As to the question of harmonisation, one can get rather mystified by words. If one starts off by trying to harmonise all the factors of competition, one is trying to abolish the only reason for international trade. As to social charges, there are particular points in the Treaty of Rome which we can perhaps repeat in suitable form in the Free Trade Area. We must bear in mind, first of all, that in this country Governments do not, cannot and would not interfere in matters of wage negotiation. That is quite out of the question.
Secondly, we should bear in mind that if there is to be any harmonisation one of the most important things to be harmonised is the true cost of labour. If there was any harmonisation of the real cost of labour, some countries with high social security services might find that they would have to harmonise upwards rather than expect us to harmonise costs upwards. We can tackle this problem be recognising that within the Free Trade Area people will inevitably work to come closer, in their own interests and of their own volition. It would be unwise to try to make too detailed and too precise commitments beforehand in these matters. One of the essential differences between 801 a Free Trade Area and a Common Market is precisely the fact that one does not have in a Free Trade Area this integration of policies which one has in a common market.
My hon. Friend the Member for Essex, South-East (Mr. Braine) referred to a conference which is to take place at Stresa. I know nothing about this conference of the Six, and I do not know what their plans are. They are just as much entitled to discuss agriculture among themselves as we are entitled to discuss it among the Commonwealth countries. Therefore, I do not think that we could claim observer status with them any more than they could claim it with us. I am sure that the Six are anxious to keep their friends in Europe fully informed of what goes on.
§ Mr. Braine
The timing of this is enormously important. My right hon. Friend has told us that he hopes to reach his conclusions by July. This conference is to be held in the first week of July. The burden of my query was to find out how soon all those who are likely to be affected on our side of the fence, particularly in the Commonwealth, will receive information that will enable them to form a balanced judgment. Is it impossible to ask for an observer at that conference?
§ Mr. Maudling
I think my hon. Friend is confusing the Free Trade Area with the Treaty of Rome, because the effects to which he refers which are causing so much concern in Commonwealth countries, particularly as regards Kenya coffee, are the effects of the Treaty of Rome, which is a signed and ratified document that is being examined in G.A.T.T. at the moment. The right way to pursue the problem is through examination in G.A.T.T., and not through the Free Trade Area.

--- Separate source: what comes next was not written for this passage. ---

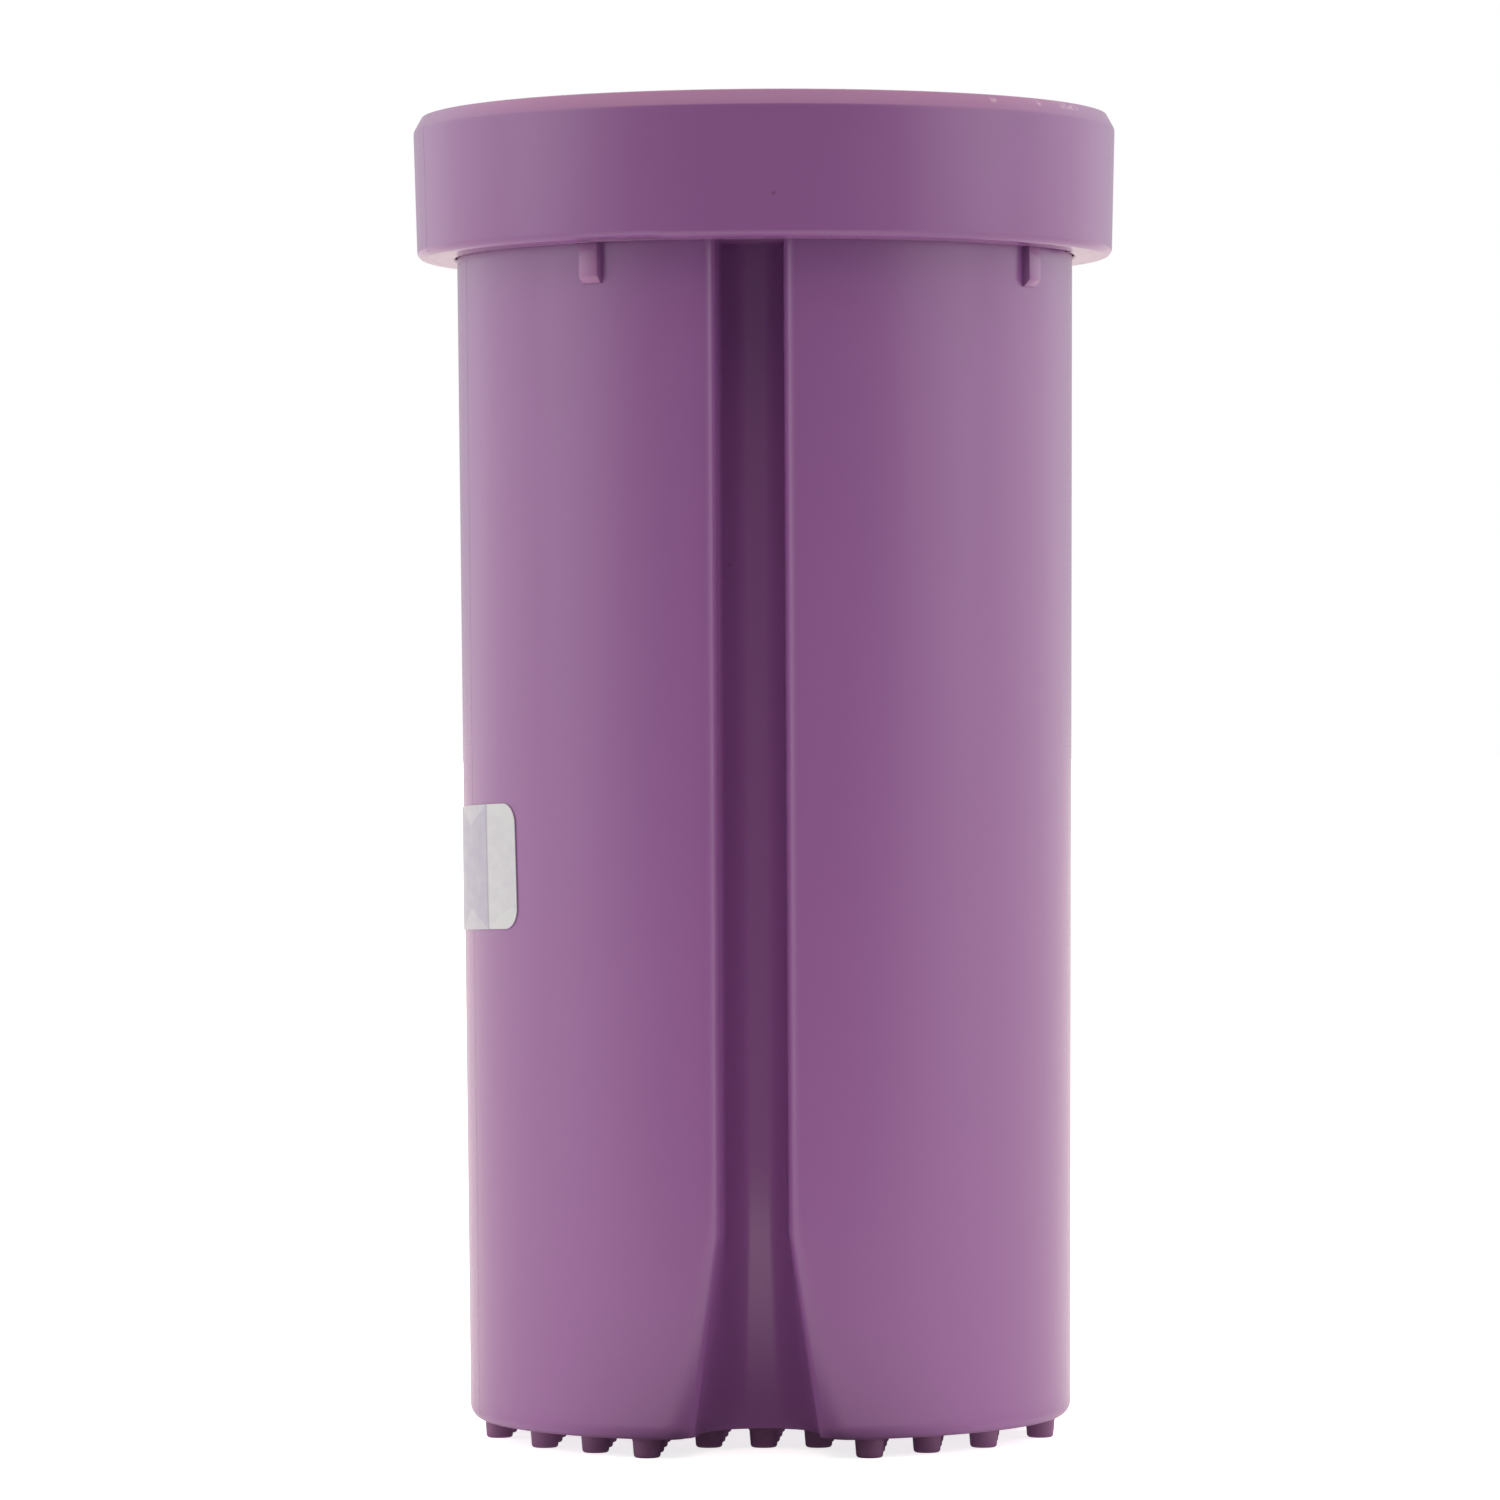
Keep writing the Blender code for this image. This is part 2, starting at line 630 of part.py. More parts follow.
def build_sleeve(parts, tools):
    """A sleeve that hangs from its flange, open at the front over the channel, with a window for each panel."""
    profile = [
        (NECK_RADIUS, FLANGE_THICKNESS),
        (NECK_RADIUS, 0.0),
        (SLEEVE_RADIUS, 0.0),
        (SLEEVE_RADIUS, SLEEVE_Z - FLANGE_Z),
        (SLEEVE_BORE, SLEEVE_Z - FLANGE_Z),
        (SLEEVE_BORE, FLANGE_THICKNESS),
    ]
    sleeve = turned("brush_sleeve", profile, parts)
    sleeve.location.z = FLANGE_Z
    work = bmesh.new()
    inner = SLEEVE_BORE - SLEEVE_WALL
    outer = SLEEVE_RADIUS + SLEEVE_WALL
    open_top = FLANGE_Z - PANEL_LAP
    open_low = SLEEVE_Z - SLEEVE_FOOT_GAP
    add_sector(work, inner, outer, open_low, open_top, -SLEEVE_OPEN_HALF, SLEEVE_OPEN_HALF, 6)
    for index in range(PANEL_COUNT):
        start = SLEEVE_OPEN_HALF + POST_SPAN + index * PANEL_PITCH
        add_sector(work, inner, outer, WINDOW_Z, WINDOW_TOP_Z, start, start + WINDOW_SPAN, 6)
    combine(sleeve, as_cutter(finish_bmesh("sleeve_windows", work, tools)), "DIFFERENCE")
    return sleeve


def panel_mesh(tools):
    """One soft panel with its bristles, modelled about azimuth 0 and shared by all the panels."""
    half = 0.5 * (PANEL_PITCH - PANEL_GAP)
    work = bmesh.new()
    add_sector(work, PANEL_FACE_RADIUS, PANEL_RADIUS, PANEL_Z, PANEL_TOP_Z, -half, half, 6)
    plate = finish_bmesh("panel_plate", work, tools)
    work = bmesh.new()
    step = PANEL_PITCH / BRISTLE_COLUMNS
    low = PANEL_Z + BRISTLE_MARGIN
    rise = (PANEL_TOP_Z - BRISTLE_MARGIN - low) / (BRISTLE_ROWS - 1)
    root = PANEL_FACE_RADIUS + 0.5 * PANEL_THICKNESS
    depth = root - BRISTLE_END_RADIUS
    for column in range(BRISTLE_COLUMNS):
        azimuth = (column - 0.5 * (BRISTLE_COLUMNS - 1)) * step
        for row in range(BRISTLE_ROWS):
            place = Matrix.Rotation(azimuth, 4, "Z")
            place = place @ Matrix.Translation((0.0, -root + 0.5 * depth, low + row * rise))
            place = place @ Matrix.Rotation(-0.5 * math.pi, 4, "X")
            bmesh.ops.create_cone(
                work,
                cap_ends=True,
                segments=6,
                radius1=BRISTLE_ROOT_RADIUS,
                radius2=BRISTLE_TIP_RADIUS,
                depth=depth,
                matrix=place,
            )
    bristles = as_cutter(finish_bmesh("panel_bristles", work, tools))
    combine(plate, bristles, "UNION")
    return baked_mesh(plate, "bristle_panel")


def build_panels(parts, tools):
    """The panels stand side by side, each over its window."""
    mesh = panel_mesh(tools)
    panels = []
    for index in range(PANEL_COUNT):
        panel = add_object("bristle_panel_%d" % (index + 1), mesh, parts)
        panel.rotation_euler.z = SLEEVE_OPEN_HALF + POST_SPAN + 0.5 * WINDOW_SPAN + index * PANEL_PITCH
        panels.append(panel)
    return panels


def make_axis(name, height, parts):
    """An empty on the cup's axis that pieces move with."""
    made = bpy.data.objects.new(name, None)
    made.empty_display_size = 0.02
    made.location.z = height
    parts.objects.link(made)
    return made


def attach(axis, pieces, material):
    """Parent the pieces to an empty in place, and give them their material."""
    for piece in pieces:
        piece.parent = axis
        piece.location.z -= axis.matrix_world.translation.z
        piece.data.materials.clear()
        piece.data.materials.append(material)


def main():
    """Build every piece of the cup and place it."""
    clear_scene()
    parts = make_collection("paw_washer_cup")
    tools = make_collection("cutters")

    cup = build_cup(parts, tools)
    pad = build_pad(parts, tools)
    label = build_label(parts, tools)
    sleeve = build_sleeve(parts, tools)
    panels = build_panels(parts, tools)
    gasket = build_gasket(parts)
    ring = build_bayonet_ring(parts, tools)
    shell = turned("collar_shell", collar_profile(), parts)
    shell.location.z = COLLAR_Z

    cup_axis = make_axis("cup_axis", 0.0, parts)
    insert_axis = make_axis("insert_axis", RIM_Z, parts)
    seal_axis = make_axis("seal_axis", GASKET_Z, parts)
    collar_axis = make_axis("collar_axis", COLLAR_Z, parts)
    bpy.context.view_layer.update()

    mauve = make_material("mauve_plastic", MAUVE)
    attach(cup_axis, [cup], mauve)
    attach(cup_axis, [pad], make_material("mauve_rubber", MAUVE_RUBBER))
    attach(cup_axis, [label], make_material("silver_paper", SILVER_PAPER))
    attach(insert_axis, [sleeve], mauve)
    attach(insert_axis, panels, make_material("lilac_silicone", LILAC_SILICONE))
    attach(seal_axis, [gasket], make_material("gasket_grey", GASKET_GREY))
    attach(collar_axis, [shell, ring], mauve)


main()
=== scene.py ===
"""Paw washer cup: the fine surface of every piece, and the studio round it.

Lengths are in metres, +Z is up, and the channel in the cup's wall faces -Y. An azimuth is counted from -Y
towards +X, in radians inside the classes.
"""

import logging
import math
from dataclasses import dataclass, field, replace
from enum import Enum
from functools import cache

import bmesh
import bpy
from mathutils import Matrix, Vector


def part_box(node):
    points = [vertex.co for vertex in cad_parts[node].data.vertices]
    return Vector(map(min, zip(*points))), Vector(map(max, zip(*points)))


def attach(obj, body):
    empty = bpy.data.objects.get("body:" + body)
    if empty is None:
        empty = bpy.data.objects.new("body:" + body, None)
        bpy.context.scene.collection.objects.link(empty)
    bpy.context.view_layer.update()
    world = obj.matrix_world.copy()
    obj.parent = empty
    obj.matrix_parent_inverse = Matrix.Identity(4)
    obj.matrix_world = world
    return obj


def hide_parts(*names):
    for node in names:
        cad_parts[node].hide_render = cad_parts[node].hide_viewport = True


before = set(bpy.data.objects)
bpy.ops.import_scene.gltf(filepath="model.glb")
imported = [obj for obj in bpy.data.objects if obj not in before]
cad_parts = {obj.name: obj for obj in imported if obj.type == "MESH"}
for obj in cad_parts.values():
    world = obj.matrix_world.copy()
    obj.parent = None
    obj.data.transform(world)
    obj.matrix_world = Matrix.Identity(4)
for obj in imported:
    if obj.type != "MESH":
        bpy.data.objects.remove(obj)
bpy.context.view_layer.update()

LOG = logging.getLogger("paw_washer_cup")
MM = 0.001
FULL_TURN = 2.0 * math.pi
SHARP_ANGLE = math.radians(38.0)
MERGE = 1.0e-7

Point = tuple[float, float]


# --------------------------------------------------------------------------------------------------
# Small mesh tools
# --------------------------------------------------------------------------------------------------


class Join(Enum):
    """Ways to join two solids."""

    UNION = "UNION"
    DIFFERENCE = "DIFFERENCE"


def on_circle(radius: float, azimuth: float) -> Point:
    """Give the (x, y) of a point round the cup's axis."""
    return radius * math.sin(azimuth), -radius * math.cos(azimuth)


def arc(centre: Point, radius: float, start: float, end: float, steps: int) -> list[Point]:
    """Walk along an arc.

    Args:
        centre: The arc's centre.
        radius: Its radius.
        start: First angle, from the first axis, in radians.
        end: Last angle.
        steps: How many steps to take.

    Returns:
        The points from start to end, both included.
    """
    points = []
    for step in range(steps + 1):
        angle = start + (end - start) * step / steps
        points.append((centre[0] + radius * math.cos(angle), centre[1] + radius * math.sin(angle)))
    return points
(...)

I will conclude by saying one or two things about the state of the negotiations. We have gone through practically every subject on our agenda in Paris and we have cleared a lot of matters out of the way. Yet it is only right to say that we have reached the stage where serious problems have to be solved. One always foresaw that would happen. We have cleared the ground and we can solve the basic problems which are inherent in the difference between the Free Trade Area concept and the Treaty of Rome concept, 802 namely, to what extent can we reconcile our ideas based on the practice of O.E.E.C., and on the idea of freedom of trade, fair trade and mutual cooperation, with the rather different approach of the Treaty of Rome, with its concept of integration, leading finally. I would judge, to a common currency and presumably to some form of political integration.
It is often said in the Press that the argument is between the French and British Governments. On many of these things we take different points of view, but I do not think it is accurate to look at it as a Franco-British problem, because there are differing strands of all kinds in this matter and there are many things on which the British and French agree on which many other European countries would disagree with us.

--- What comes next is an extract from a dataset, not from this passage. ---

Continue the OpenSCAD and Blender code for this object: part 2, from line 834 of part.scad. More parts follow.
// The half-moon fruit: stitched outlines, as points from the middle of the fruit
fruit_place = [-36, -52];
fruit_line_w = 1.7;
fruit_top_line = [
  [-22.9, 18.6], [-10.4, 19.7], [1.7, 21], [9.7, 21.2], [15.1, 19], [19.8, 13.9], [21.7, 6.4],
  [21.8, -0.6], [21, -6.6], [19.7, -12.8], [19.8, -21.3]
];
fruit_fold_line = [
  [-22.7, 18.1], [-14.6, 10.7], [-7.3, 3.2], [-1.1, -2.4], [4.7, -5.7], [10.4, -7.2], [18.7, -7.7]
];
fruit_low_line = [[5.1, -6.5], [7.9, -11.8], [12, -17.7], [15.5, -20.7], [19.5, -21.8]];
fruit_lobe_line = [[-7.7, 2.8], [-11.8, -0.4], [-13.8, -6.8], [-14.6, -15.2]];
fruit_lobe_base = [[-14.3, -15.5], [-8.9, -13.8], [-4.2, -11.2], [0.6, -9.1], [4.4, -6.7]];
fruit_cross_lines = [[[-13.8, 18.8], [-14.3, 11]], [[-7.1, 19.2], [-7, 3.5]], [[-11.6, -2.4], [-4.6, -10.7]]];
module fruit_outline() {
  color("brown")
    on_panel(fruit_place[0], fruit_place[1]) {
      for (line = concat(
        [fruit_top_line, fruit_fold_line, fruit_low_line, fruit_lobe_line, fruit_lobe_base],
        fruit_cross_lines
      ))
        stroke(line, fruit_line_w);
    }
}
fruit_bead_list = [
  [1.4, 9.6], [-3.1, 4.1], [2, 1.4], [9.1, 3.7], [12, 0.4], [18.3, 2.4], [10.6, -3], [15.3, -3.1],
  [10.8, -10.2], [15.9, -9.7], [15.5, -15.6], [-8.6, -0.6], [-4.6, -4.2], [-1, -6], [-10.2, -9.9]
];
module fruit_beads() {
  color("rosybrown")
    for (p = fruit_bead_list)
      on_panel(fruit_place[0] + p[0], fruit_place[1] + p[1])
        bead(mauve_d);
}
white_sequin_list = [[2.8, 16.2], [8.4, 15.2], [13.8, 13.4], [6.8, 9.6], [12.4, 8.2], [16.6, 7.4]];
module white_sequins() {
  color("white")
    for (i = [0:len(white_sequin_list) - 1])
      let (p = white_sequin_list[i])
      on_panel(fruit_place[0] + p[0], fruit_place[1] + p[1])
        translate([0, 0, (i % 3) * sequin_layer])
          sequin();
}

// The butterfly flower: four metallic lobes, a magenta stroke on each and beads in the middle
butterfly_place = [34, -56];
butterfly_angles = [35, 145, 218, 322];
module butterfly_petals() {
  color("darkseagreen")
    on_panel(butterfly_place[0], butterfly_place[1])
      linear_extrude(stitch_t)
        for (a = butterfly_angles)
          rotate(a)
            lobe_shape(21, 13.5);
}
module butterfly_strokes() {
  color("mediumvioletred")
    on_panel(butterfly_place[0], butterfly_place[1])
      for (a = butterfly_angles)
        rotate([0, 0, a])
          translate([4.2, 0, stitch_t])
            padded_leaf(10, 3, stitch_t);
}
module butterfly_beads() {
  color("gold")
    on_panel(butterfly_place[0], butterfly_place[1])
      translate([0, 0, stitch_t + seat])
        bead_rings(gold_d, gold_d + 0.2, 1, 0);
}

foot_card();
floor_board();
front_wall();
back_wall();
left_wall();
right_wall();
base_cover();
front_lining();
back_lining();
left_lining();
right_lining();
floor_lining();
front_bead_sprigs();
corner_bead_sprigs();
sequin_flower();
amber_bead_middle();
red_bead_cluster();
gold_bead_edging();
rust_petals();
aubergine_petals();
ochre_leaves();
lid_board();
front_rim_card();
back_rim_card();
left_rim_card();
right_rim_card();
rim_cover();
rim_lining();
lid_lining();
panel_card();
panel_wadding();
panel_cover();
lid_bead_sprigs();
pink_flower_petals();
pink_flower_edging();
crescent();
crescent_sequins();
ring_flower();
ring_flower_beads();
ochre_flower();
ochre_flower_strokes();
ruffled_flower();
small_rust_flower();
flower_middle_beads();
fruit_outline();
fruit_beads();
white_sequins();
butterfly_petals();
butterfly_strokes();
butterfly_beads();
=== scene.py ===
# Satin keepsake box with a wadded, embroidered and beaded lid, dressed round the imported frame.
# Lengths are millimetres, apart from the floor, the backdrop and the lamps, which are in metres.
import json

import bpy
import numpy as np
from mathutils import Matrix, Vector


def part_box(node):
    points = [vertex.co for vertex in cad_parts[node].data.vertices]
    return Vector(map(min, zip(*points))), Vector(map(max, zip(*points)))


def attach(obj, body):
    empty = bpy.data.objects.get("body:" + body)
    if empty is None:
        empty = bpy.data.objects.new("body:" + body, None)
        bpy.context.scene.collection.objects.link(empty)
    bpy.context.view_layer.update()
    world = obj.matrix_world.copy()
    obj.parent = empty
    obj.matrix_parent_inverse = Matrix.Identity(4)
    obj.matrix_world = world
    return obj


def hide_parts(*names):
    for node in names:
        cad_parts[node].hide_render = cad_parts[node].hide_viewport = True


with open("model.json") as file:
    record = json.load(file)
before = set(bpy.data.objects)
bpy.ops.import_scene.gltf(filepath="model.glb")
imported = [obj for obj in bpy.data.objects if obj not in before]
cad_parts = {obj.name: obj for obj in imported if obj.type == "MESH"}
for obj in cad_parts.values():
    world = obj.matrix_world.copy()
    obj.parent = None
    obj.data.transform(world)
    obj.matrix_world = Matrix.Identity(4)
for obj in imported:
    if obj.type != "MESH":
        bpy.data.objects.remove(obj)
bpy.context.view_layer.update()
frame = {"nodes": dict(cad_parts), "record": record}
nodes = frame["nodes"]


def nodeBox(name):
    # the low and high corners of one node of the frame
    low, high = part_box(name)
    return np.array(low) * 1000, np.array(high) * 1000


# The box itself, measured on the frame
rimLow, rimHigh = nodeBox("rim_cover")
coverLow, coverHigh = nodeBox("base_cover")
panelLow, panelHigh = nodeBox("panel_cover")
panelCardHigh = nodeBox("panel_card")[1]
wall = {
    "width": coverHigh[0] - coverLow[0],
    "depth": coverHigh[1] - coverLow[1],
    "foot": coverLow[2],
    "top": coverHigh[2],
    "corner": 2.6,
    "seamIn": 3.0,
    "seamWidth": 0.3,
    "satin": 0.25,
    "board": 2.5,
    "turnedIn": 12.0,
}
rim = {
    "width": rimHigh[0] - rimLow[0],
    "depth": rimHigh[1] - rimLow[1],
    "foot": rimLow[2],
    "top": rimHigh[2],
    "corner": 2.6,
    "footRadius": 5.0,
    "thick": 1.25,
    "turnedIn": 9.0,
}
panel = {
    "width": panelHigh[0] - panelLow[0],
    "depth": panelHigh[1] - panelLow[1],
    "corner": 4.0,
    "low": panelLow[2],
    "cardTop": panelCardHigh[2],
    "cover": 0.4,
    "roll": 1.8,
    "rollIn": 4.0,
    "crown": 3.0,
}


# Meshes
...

I should make it clear that there is nothing in the nature of a French plan The French Government have always felt considerable misgivings and have expressed many reservations about the Free Trade Area proposals. I understand that these have now been embodied in a document of a more positive character which they are discussing with their partners in the European Economic Community. What is intended to emerge as regards the Free Trade Area negotiations is a document agreed among the Six Treaty of Rome Powers. It is important that this should be generally realised, because of the great significance which our European friends attach to the Treaty of Rome, on which their foreign commercial policy is to be based in future.
It is also important to realise that the French Government face many economic difficulties of a serious and particular character, though fundamentally their economy is an extremely strong one. The special character of the French difficulties was recognised in the Treaty of Rome itself. It is right that we should take full account of these difficulties and of the strains to which the French economy is subject. It is right not only because of our duty to have regard for the interests of our old friends and Allies, but also because it is clearly in the fundamental interests of Europe as a whole that the French economy should be as strong and sound as possible, and that the great developments in our industrial and economic strength that can now be foreshadowed should go forward with the 803 minimum of disturbance. What we must seek in our negotiations, therefore, is a means of meeting the difficulties which the French foresee, without preventing the launching of the kind of Free Trade Area which it clearly is the general desire of the countries concerned in the negotiations to see established.
That is the key to the problem as it is at the moment. From that one can see different possible lines of approach. All the suggestions which the right hon. Gentleman and hon. Members have made are valuable, and in so far as we have not studied them already we will study them and also re-study them, because I share the view expressed on all sides of the House that it would be a tragedy for Europe if these negotiations failed. They have been long, they have been arduous. We are now running into an extremely difficult period, but it is not an occasion for despair in any sense whatever. The more the difficulty looms before us, the more at the same time the terrible danger of failure looms beside it. Therefore, caught between the difficulties on the one hand and the necessity of agreeing on the other, I am confident that we shall find a solution and find one soon.
§ Question put and agreed to.
That this House, while recognising the reasons which have led to the formation of the European Economic Community, urges the need for a close association of that Community with other countries who are members of the Organisation for European Economic Cooperation.